After the 9/11 attacks, the bureau’s Phoenix field office fired off a memo to headquarters warning: “Phoenix FBI now believes both men were specifically attempting to test the security procedures of America West Airlines in preparation for and in furtherance of UBL/Al-Qaida operations.”

The office subsequently believed that al-Qudhaeein might be a Saudi intelligence agent, based on his frequent contact with Saudi government establishments in the US and his operation of a “Saudi club” in Phoenix to assist Saudi students in the area, among other things. The FBI has also developed information that al-Qudhaeein was receiving money from the Saudi government.

In spite of being subjects of an FBI counterterrorism investigation, al-Qudhaeein and al-Shalawi filed racial-profiling suits against America West, now part of US Airways. Defending them was none other than Shahin, along with the executive director of the Council on American-Islamic Relations — Nihad Awad, another close friend of Ellison, aka Hakim Muhammad.
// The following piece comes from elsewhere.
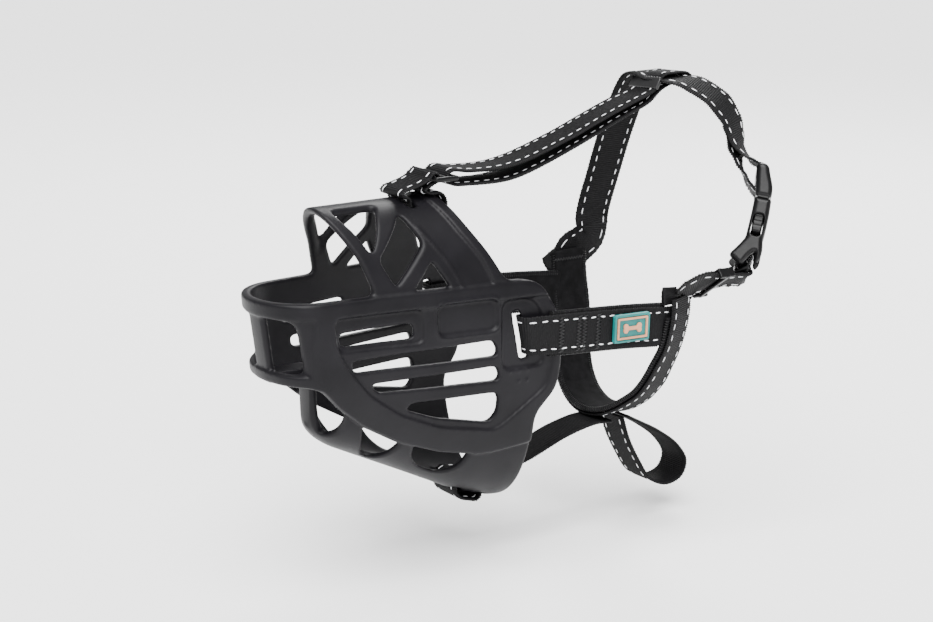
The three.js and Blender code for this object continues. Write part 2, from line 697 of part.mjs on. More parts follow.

FBI investigators believe bin Laden operated a cell at Shahin’s mosque. Hani Hanjour, the hijacker who piloted the plane that hit the Pentagon, worshipped there along with bin Laden’s one-time personal secretary. Bin Laden’s former chief of logistics, in fact, was president of the mosque just before Shahin took over.

Ellison’s association with Shahin is just one of several troubling connections to terror-supporting Islamists. Appearing at a 2010 private fundraiser hosted by pro-jihad Muslim activist Esam Omeish, for example, Ellison was recorded by the Investigative Project on Terrorism making disparaging remarks about Israel.

Ellison’s office did not respond to requests for comment.